I have experienced this. It doesn't always happen. I'm sure it's the nicotine and the relaxation that causes it.


----------



## UBC03 (Nov 18, 2015)

I'm tired ask the time so I can't help ya

Welcome to the forum

sent from Bob's.. smoking customs til he gets home and presses charges..


----------



## Scap (Nov 27, 2012)

Yeah, if I'm on the back porch, comfy, and it is dark, I will definitely start getting sleepy.


----------



## Piper (Nov 30, 2008)

I agree with @WABOOM. Sounds like either the direct effect of nicotine or withdrawal from nicotine. After a couple of hours the nicotine or the withdrawal from it has probably worn off. Just a guess but would explain the chronology.

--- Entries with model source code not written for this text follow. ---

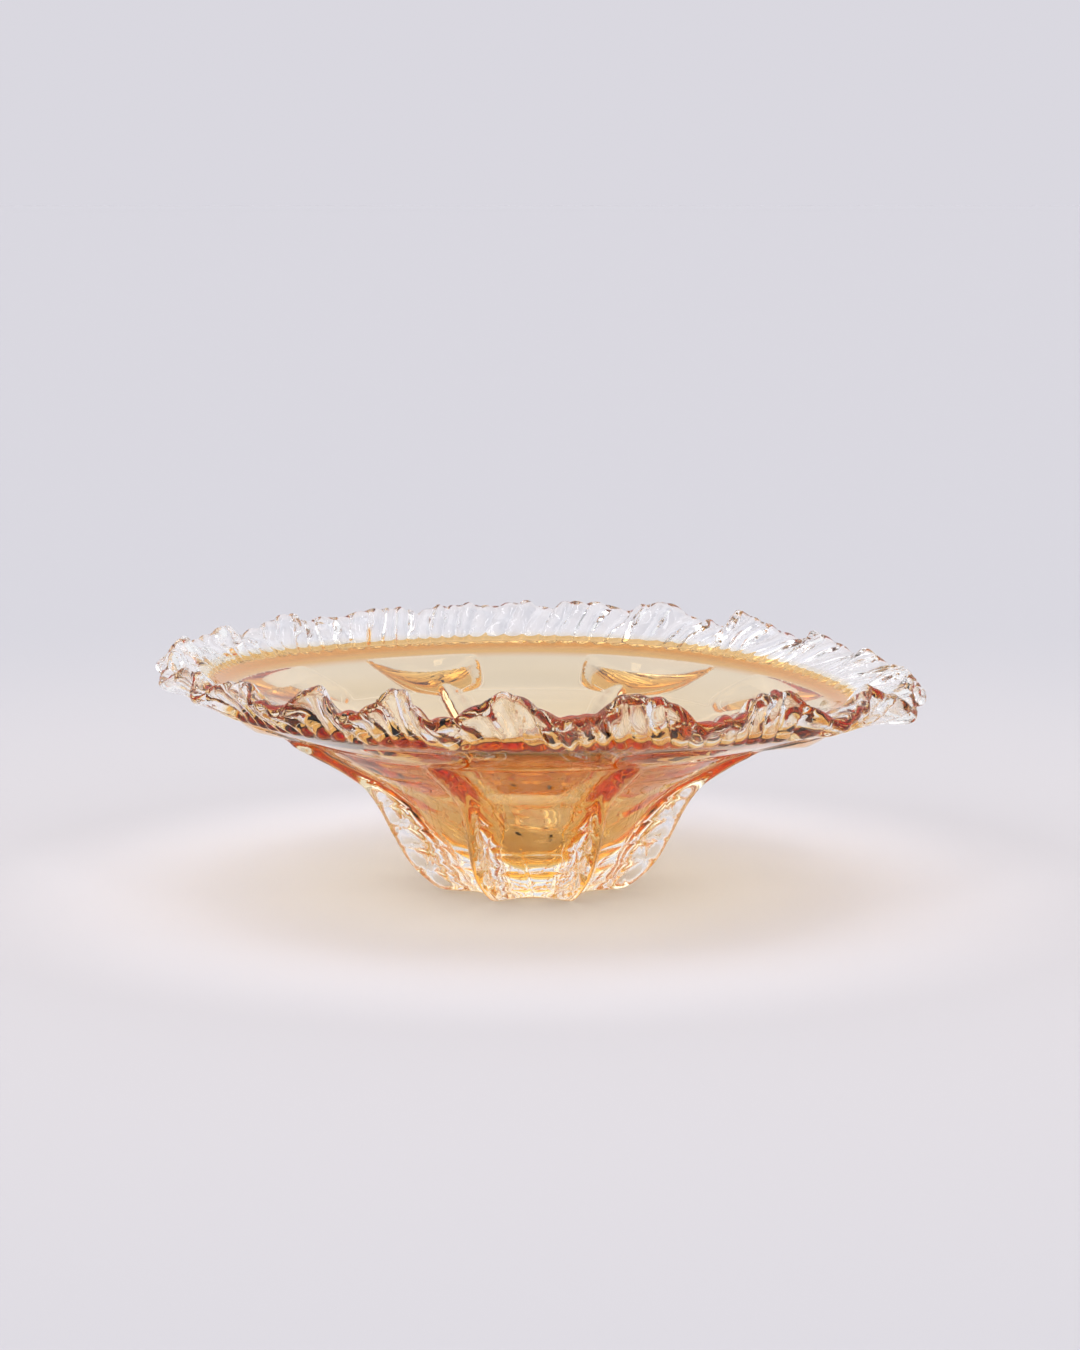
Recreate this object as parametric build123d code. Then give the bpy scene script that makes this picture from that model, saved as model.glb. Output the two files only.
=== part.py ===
from build123d import *
import math
import os

# Cased art glass bowl: an amber bowl, a clear casing, eight pinched fins and a ruffled clear rim trail.
# Millimetres, +Z up. The origin is the centre of the foot, on the table. +X runs along the longer side of the
# rim and -Y is the front. Azimuths are in degrees from +X.
# Every piece is one gather of glass. They were fused hot, so they meet face to face and nothing moves.

# --- Amber bowl: a cup that flares into a wide flange -------------------------------------------------------
# Outer and inner wall as (radius, height). The last point lies past the lip and only sets the slope there.
AMBER_OUTSIDE = [
    (0, 14), (27, 25), (44, 40), (60, 51), (80, 61.5), (100, 69.5), (120, 76.5), (148, 86.5), (225, 114),
]
AMBER_INSIDE = [
    (0, 20.5), (22, 31), (39, 46.5), (56, 58), (77, 68.5), (98, 76.5), (120, 83.5), (148, 93), (225, 120),
]
LIP_RADIUS = 148
# The flange sagged while hot: it droops on the right and lifts a little on the left.
SAG_TILT = 6
SAG_BOW = 2
WALL_HALF_SPAN = 156
WALL_STEPS = 16  # few enough that each wall stays one simple, smooth surface
WALL_TOLERANCE = 0.02

# --- Clear casing: thick under the cup, ending in a low step on the flange's underside ----------------------
CASING_OUTSIDE = [
    (34, 2.5), (41, 12), (47, 24), (55, 37), (66, 48), (82, 58), (92, 64), (99, 69.5), (103, 76),
]
FOOT_RADIUS = 31
HEEL_MIDDLE = (33.2, 0.8)
# A ground hollow under the foot: its edge, a point half way in, and its depth at the centre.
PONTIL_RADIUS = 16
PONTIL_MIDDLE = (8.8, 1.12)
PONTIL_DEPTH = 1.6

# --- Pinched fins: radial webs that run from the flange down to the table -----------------------------------
FIN_AZIMUTHS = {
    "fin_right_back": 22,
    "fin_back_right": 67,
    "fin_back_left": 112,
    "fin_left_back": 156,
    "fin_left_front": 199,
    "fin_front_left": 247,
    "fin_front_right": 294,
    "fin_right_front": 344,
}
# Outer edge in the fin's own radial plane, from the toe up to where it runs out under the flange.
FIN_EDGE = [
    (41, 0.4), (50, 6), (58.5, 15.5), (65, 27), (70.5, 38), (77, 47.5), (86, 55), (100, 63.5), (111, 70),
    (119, 80),
]
FIN_ROOT_RADIUS = 26
TOE_RADIUS = 39.8  # where the toe leaves the table
TOE_MIDDLE = (40.5, 0.1)
FIN_THICKNESS = 9
FIN_EDGE_FILLET = 2.6

# --- Rim trail: a ruffled ribbon fused along the lip --------------------------------------------------------
# Crests of the ruffle: azimuth, and height of the free edge over its mean there.
CRESTS = [
    (6, 3.0), (20, 3.0), (35, 3.5), (52, 4.5), (70, 3.5), (82, 1.5), (94, 1.2), (105, 1.2),
    (117, 1.5), (138, 2.8), (156, 3.0), (172, 4.0), (188, 4.0), (204, 3.5), (220, 3.5), (236, 3.5),
    (249, 4.5), (266, 5.0), (285, 4.5), (308, 5.5), (331, 5.0), (349, 3.5),
]
FUSED_GAP = 0.05  # keeps the ribbon's lofted face just clear of the lip that it was fused to
TRAIL_BASE_HEIGHT = 90.5
TRAIL_BASE_HALF = 5.5  # half the height of the face against the lip
TRAIL_EDGE_RADIUS = 159.3
TRAIL_RISE = 13.5
END_FLARE = 6  # further out at both ends of the length
RIGHT_PULL = 4  # pulled out to the right and in on the left
END_DROP = 5.5  # less rise at both ends of the length
RUFFLE_SWAY = 0.8  # outward lean of a valley for each millimetre of ruffle
TRAIL_EDGE_HALF = 2.4
SECTIONS_PER_WAVE = 6
WAVES_PER_SPAN = 2


def sag(x):
    """How far the flange stands above a level one at this place along the length."""
    share = x / LIP_RADIUS
    return -SAG_TILT * share**3 - SAG_BOW * share**2


def wall_slopes(points):
    """Slope at each point of a wall: level on the axis, then from its neighbours."""
    inner = [(b[1] - a[1]) / (b[0] - a[0]) for a, b in zip(points, points[2:])]
    last = (points[-1][1] - points[-2][1]) / (points[-1][0] - points[-2][0])
    return [0.0] + inner + [last]


def wall_height(points, slopes, radius):
    """Height of a wall at one radius, by a smooth curve through its points."""
    index = max(i for i in range(len(points) - 1) if points[i][0] <= radius)
    (near, low), (far, high) = points[index], points[index + 1]
    span = far - near
    t = (radius - near) / span
    return (
        (2 * t**3 - 3 * t**2 + 1) * low
        + (t**3 - 2 * t**2 + t) * span * slopes[index]
        + (3 * t**2 - 2 * t**3) * high
        + (t**3 - t**2) * span * slopes[index + 1]
    )


def space_above(points):
    """The space over one wall surface, as a tall solid whose underside is that wall."""
    slopes = wall_slopes(points)
    marks = [WALL_HALF_SPAN * (2 * step / WALL_STEPS - 1) for step in range(WALL_STEPS + 1)]
    grid = [
        [Vector(x, y, wall_height(points, slopes, math.hypot(x, y)) + sag(x)) for y in marks]
        for x in marks
    ]
    wall = Face.make_surface_from_array_of_points(grid, tol=WALL_TOLERANCE)
    return Solid.extrude(wall, Vector(0, 0, WALL_HALF_SPAN))


def in_plane(points):
    """(radius, height) pairs as points of the XZ plane."""
    return [Vector(radius, 0, height) for radius, height in points]


def make_casing_blank():
    """The casing's outside, filled solid."""
    side = Spline(*in_plane(CASING_OUTSIDE))
    heel_start = Vector(FOOT_RADIUS, 0, 0)
    heel = ThreePointArc(heel_start, *in_plane([HEEL_MIDDLE]), side @ 0)
    foot = Line(Vector(PONTIL_RADIUS, 0, 0), heel_start)
    pontil = ThreePointArc(Vector(0, 0, PONTIL_DEPTH), *in_plane([PONTIL_MIDDLE]), foot @ 0)
    top = Vector(0, 0, CASING_OUTSIDE[-1][1])
    outline = [pontil, foot, heel, side, Line(side @ 1, top), Line(top, pontil @ 0)]
    return revolve(make_face(outline), Axis.Z)


def make_fin_web():
    """One radial web in the XZ plane, before it is cut back to the glass that it grew out of."""
    edge = Spline(*in_plane(FIN_EDGE))
    toe = Line(Vector(FIN_ROOT_RADIUS, 0, 0), Vector(TOE_RADIUS, 0, 0))
    toe_round = ThreePointArc(toe @ 1, *in_plane([TOE_MIDDLE]), edge @ 0)
    top = Vector(FIN_ROOT_RADIUS, 0, FIN_EDGE[-1][1])
    outline = [toe, toe_round, edge, Line(edge @ 1, top), Line(top, toe @ 0)]
    web = extrude(make_face(outline), FIN_THICKNESS / 2, dir=(0, 1, 0), both=True)
    outer_edges = [e for e in web.edges() if e.geom_type == GeomType.BSPLINE]
    return fillet(outer_edges, FIN_EDGE_FILLET)


def ruffle(azimuth):
    """Height of the free edge over its mean: one cosine wave from each crest to the next."""
    for (start, height), (end, next_height) in zip(CRESTS, CRESTS[1:] + CRESTS[:1]):
        span = (end - start) % 360
        along = (azimuth - start) % 360
        if along <= span:
            share = along / span
            return (height + (next_height - height) * share) * math.cos(2 * math.pi * share)


def trail_section(azimuth):
    """The ribbon's closed outline in the radial plane at one azimuth."""
    side = math.cos(math.radians(azimuth))
    wave = ruffle(azimuth)
    base = Vector(LIP_RADIUS + FUSED_GAP, 0, TRAIL_BASE_HEIGHT + sag(LIP_RADIUS * side))
    edge_radius = TRAIL_EDGE_RADIUS + END_FLARE * side**2 + RIGHT_PULL * side - RUFFLE_SWAY * wave
    edge = Vector(edge_radius, 0, base.Z + TRAIL_RISE - END_DROP * side**2 + wave)
    along = (edge - base).normalized() * TRAIL_EDGE_HALF
    across = Vector(-along.Z, 0, along.X)
    low, high = base - Vector(0, 0, TRAIL_BASE_HALF), base + Vector(0, 0, TRAIL_BASE_HALF)
    outline = [
        Line(low, high),
        Line(high, edge + across),
        ThreePointArc(edge + across, edge + along, edge - across),
        Line(edge - across, low),
    ]
    return Wire(outline).rotate(Axis.Z, azimuth)


def make_rim_trail():
    """The whole ribbon, lofted a few waves at a time and joined end to end."""
    azimuths = []
    for (start, _), (end, _) in zip(CRESTS, CRESTS[1:] + CRESTS[:1]):
        span = (end - start) % 360
        azimuths += [start + span * step / SECTIONS_PER_WAVE for step in range(SECTIONS_PER_WAVE)]
    azimuths.append(CRESTS[0][0] + 360)
    step = SECTIONS_PER_WAVE * WAVES_PER_SPAN
    spans = [azimuths[first : first + step + 1] for first in range(0, len(azimuths) - 1, step)]
    trail = Part()
    for span in spans:
        trail += Solid.make_loft([trail_section(azimuth) for azimuth in span])
    return trail


def main():
    os.makedirs("parts", exist_ok=True)
    bowl_blank = Cylinder(LIP_RADIUS, 2 * WALL_HALF_SPAN) & space_above(AMBER_OUTSIDE)
    bowl = bowl_blank - space_above(AMBER_INSIDE)
    casing_blank = make_casing_blank()
    web = make_fin_web()
    nodes = {"amber_bowl": bowl, "clear_casing": casing_blank - bowl_blank}
    for name, azimuth in FIN_AZIMUTHS.items():
        nodes[name] = Rot(0, 0, azimuth) * web - casing_blank - bowl_blank
    nodes["rim_trail"] = make_rim_trail()
    for name, shape in nodes.items():
        export_step(shape, f"parts/{name}.step")


main()
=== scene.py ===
"""Cased art glass bowl: an amber bowl, a clear casing, eight pinched fins and a ruffled clear rim trail.

The glass is one smooth skin, found as the zero surface of a distance field in millimetres. It is then split
into its pieces. Where two pieces were fused, the faces between them are clear, so light doesn't bend there.
"""
import math

import bmesh
import bpy
import numpy as np
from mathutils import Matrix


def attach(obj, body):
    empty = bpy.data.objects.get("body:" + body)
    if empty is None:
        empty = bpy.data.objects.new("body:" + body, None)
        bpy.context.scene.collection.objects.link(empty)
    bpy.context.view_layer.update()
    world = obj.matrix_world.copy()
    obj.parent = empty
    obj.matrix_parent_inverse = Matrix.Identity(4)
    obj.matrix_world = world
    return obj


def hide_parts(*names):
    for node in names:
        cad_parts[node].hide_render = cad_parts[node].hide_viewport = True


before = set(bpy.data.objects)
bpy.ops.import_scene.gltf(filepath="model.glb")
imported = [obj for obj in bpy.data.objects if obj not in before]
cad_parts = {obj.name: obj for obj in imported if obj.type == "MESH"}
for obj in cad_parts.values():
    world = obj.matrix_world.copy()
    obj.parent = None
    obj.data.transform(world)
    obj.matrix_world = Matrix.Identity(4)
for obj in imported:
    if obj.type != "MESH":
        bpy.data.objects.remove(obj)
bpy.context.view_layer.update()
MM = 0.001

# --- Amber bowl. Lengths are in millimetres down to the skin, and a wall's points are (radius, height) -
AMBER_OUTSIDE = [
    (0, 14), (27, 25), (44, 40), (60, 51), (80, 61.5), (100, 69.5), (120, 76.5), (148, 86.5), (225, 114),
]
AMBER_INSIDE = [
    (0, 20.5), (22, 31), (39, 46.5), (56, 58), (77, 68.5), (98, 76.5), (120, 83.5), (148, 93), (225, 120),
]
LIP_RADIUS = 148
LIP_ROUND = 5
SAG_TILT = 6
SAG_BOW = 2
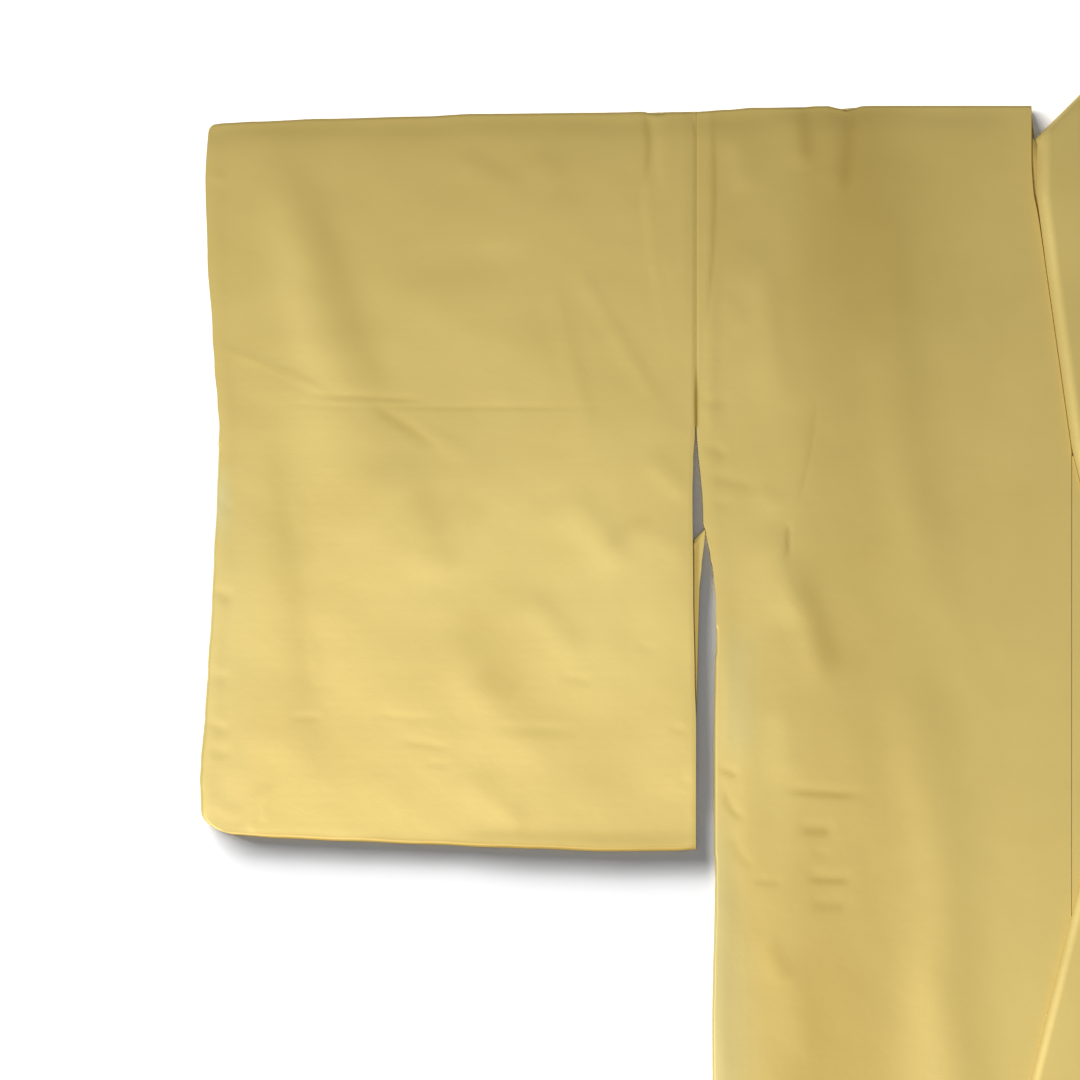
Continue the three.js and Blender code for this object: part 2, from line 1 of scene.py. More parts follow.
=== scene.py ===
# %% [markdown]
# # A plain golden-yellow tsukesage kimono, laid out flat
# A kimono is cut from one narrow bolt of silk, so every piece of it is a straight length: two body
# lengths that fold over the shoulders, two sleeves, two overlap panels for the fronts, and the collar
# with its wrapped outer band. It lies on its back with the fronts closed, and the picture looks
# straight down at one sleeve and a strip of the body beside it. This lesson builds each length as a
# thin sheet of cloth, in metres, on the solids that the frame holds.

# %% Load the frame
import math

import bmesh
import bpy
import numpy as np
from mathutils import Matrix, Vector


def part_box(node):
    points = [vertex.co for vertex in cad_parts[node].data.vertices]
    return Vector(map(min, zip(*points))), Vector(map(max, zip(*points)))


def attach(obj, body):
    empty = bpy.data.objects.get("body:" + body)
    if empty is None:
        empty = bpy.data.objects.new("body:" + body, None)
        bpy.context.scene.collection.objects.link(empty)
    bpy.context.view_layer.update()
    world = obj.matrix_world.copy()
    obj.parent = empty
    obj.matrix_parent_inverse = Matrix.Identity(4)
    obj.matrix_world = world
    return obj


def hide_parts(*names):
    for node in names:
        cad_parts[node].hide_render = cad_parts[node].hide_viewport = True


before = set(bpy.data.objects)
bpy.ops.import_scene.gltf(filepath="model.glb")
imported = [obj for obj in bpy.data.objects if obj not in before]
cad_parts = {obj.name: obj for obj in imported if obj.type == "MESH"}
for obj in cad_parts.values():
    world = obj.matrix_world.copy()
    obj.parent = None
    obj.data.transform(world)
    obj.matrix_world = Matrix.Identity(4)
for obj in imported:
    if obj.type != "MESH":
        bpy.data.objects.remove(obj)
scene = bpy.context.scene
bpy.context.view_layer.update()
for name in sorted(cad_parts):
    low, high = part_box(name)
    print(name, [round(1000 * v, 1) for v in low], [round(1000 * v, 1) for v in high])

# %% [markdown]
# ## Sizes and places
# The tables below work in the two measures that a kimono maker uses: the distance out from the centre
# back, and the drop below the shoulder fold, both in millimetres. One picture point of the study photo is
# 0.672 mm, because a standard sleeve is 492 mm long and 328 mm wide. The front layer's outer face lies 2.9 mm
# up, and at a closed edge it meets the back layer 0.9 mm up. An edge that is open counts as 99 mm away.

# %% Sizes in millimetres
SHOULDER = 783.0
LENGTH = 1600.0
CLOTH = 0.9
EDGE_LEVEL = 0.9
LAYER_FRONT = 2.9
SLEEVE_SEAM = 318.0
SLEEVE_LONG = 492.0
SLEEVE_WIDE = 326.0
SLEEVE_TOP = 8.0
SEWN_DROP = 216.0
UNDERARM_END = 351.0
CUFF_OPEN = 230.0
OPEN_EDGE = 99.0
POINT_MM = 0.672
PICTURE_POINTS = 1080
SEAM_COLUMN = 696
FOLD_ROW = 106
print("a sleeve is", SLEEVE_LONG, "long,", round(SLEEVE_LONG / POINT_MM), "points of the photo")


def smooth(start, end, value):
    """Eases from 0 at the start to 1 at the end."""
    t = np.clip((value - start) / (end - start), 0.0, 1.0)
    return t * t * (3 - 2 * t)


def look_up(rows, at):
    """Values of a (place, value) table, eased between its rows."""
    at = np.asarray(at, float)
    out = np.full(at.shape, float(rows[0][1]))
    for (a, va), (b, vb) in zip(rows, rows[1:]):
        out = np.where(at >= a, va + (vb - va) * smooth(a, b, at), out)
    return out


# %% [markdown]
# ## The camera first
# The photo was taken from straight above, so the camera hangs over the sleeve and looks down. Its place is
# worked out from where the photo shows the sleeve seam and the shoulder fold, and a long lens keeps the edges
# straight.

# %% Camera
camera_data = bpy.data.cameras.new("camera")
camera_data.lens = 85
camera_data.sensor_width = 36
camera = bpy.data.objects.new("camera", camera_data)
scene.collection.objects.link(camera)
view_width = PICTURE_POINTS * POINT_MM / 1000
camera_height = view_width * camera_data.lens / camera_data.sensor_width
middle_point = PICTURE_POINTS / 2
camera.location = (
    (-SLEEVE_SEAM + (middle_point - SEAM_COLUMN) * POINT_MM) / 1000,
    (SHOULDER - (middle_point - FOLD_ROW) * POINT_MM) / 1000,
    camera_height,
)
camera_data.clip_start = 0.05
camera_data.clip_end = 50
scene.camera = camera
print("camera", [round(v, 3) for v in camera.location], "sees", round(view_width, 3), "m across")

# %% [markdown]
# ## Creases as tables
# Silk that has been folded away keeps soft ridges and troughs. Each row of a table is one of them: where it
# starts and ends, how far it bows to one side, how wide it is on each side of its crest, and how high it
# stands. A negative height is a trough. Creases could also come from a cloth simulation or be sculpted, but
# here each one has its own place on the real sleeve, and a table puts it there in every run. Uneven rows look
# like cloth; equal ones look like corduroy.

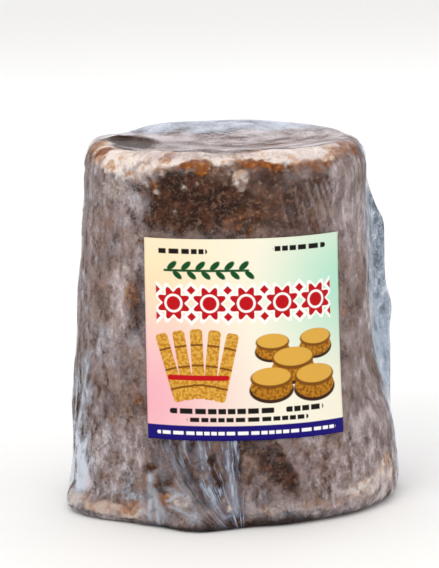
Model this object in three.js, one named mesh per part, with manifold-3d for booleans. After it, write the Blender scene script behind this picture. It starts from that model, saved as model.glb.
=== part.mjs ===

If you decide to hang around Puff, go to the Cigar Puffers Introduction thread and tell us a little about yourself.:smile2:


----------



## LeatherNeck (Feb 8, 2017)

I fell asleep once while smoking a cigar. One drop of the hot ash in the crotch is all it took to wake my @ss up! 
If you're like me and always need to be active to function, then the mere act of relaxing alone could be enough to bring on the head bobs. That's why I'm usually either online or tinkering with something while enjoying a smoke. 
Welcome to the forum.


----------



## JPT (Jul 19, 2017)

I'm never become tired from smoking a stick. I have become tired during, if you consider that it is, depending on the stick, 1.5 or more hours (and I usually have them late on the weekend). Was it that within that hour+ you happened to get tired? Or is this happening in the morning?

Any chance you aren't actually sleeping well, and it is health related instead of stick related?


----------



## c2000 (Oct 16, 2003)

I'm 73 and I'm pretty much tired all the time..... Still doing 2 a day..........

Jerry in Minnesota.


----------